DATA SEGMENT:
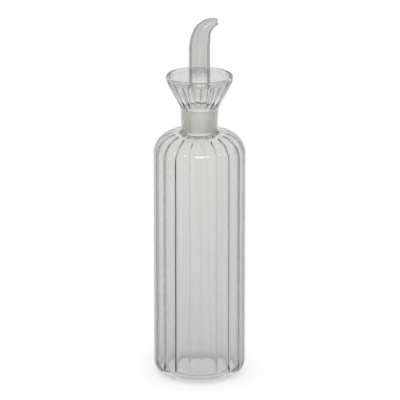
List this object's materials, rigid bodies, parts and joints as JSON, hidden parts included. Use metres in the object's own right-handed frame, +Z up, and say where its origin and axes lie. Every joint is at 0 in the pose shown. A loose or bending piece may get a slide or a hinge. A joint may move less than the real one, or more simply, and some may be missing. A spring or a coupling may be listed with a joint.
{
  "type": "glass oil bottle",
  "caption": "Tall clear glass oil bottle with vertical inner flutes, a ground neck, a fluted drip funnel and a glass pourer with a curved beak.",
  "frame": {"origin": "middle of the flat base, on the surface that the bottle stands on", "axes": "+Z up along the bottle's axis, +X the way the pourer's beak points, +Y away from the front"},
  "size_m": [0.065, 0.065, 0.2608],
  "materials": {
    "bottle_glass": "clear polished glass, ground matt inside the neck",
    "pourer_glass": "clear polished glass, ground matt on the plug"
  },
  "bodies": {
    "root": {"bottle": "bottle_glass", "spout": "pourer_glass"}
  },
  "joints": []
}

DIRECTIONS: Using the data above, reproduce every line exactly.

RESULT OF THE EXERCISE:
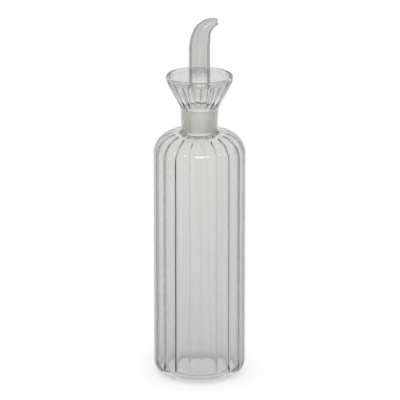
List this object's materials, rigid bodies, parts and joints as JSON, hidden parts included. Use metres in the object's own right-handed frame, +Z up, and say where its origin and axes lie. Every joint is at 0 in the pose shown. A loose or bending piece may get a slide or a hinge. A joint may move less than the real one, or more simply, and some may be missing. A spring or a coupling may be listed with a joint.
{
  "type": "glass oil bottle",
  "caption": "Tall clear glass oil bottle with vertical inner flutes, a ground neck, a fluted drip funnel and a glass pourer with a curved beak.",
  "frame": {"origin": "middle of the flat base, on the surface that the bottle stands on", "axes": "+Z up along the bottle's axis, +X the way the pourer's beak points, +Y away from the front"},
  "size_m": [0.065, 0.065, 0.2608],
  "materials": {
    "bottle_glass": "clear polished glass, ground matt inside the neck",
    "pourer_glass": "clear polished glass, ground matt on the plug"
  },
  "bodies": {
    "root": {"bottle": "bottle_glass", "spout": "pourer_glass"}
  },
  "joints": []
}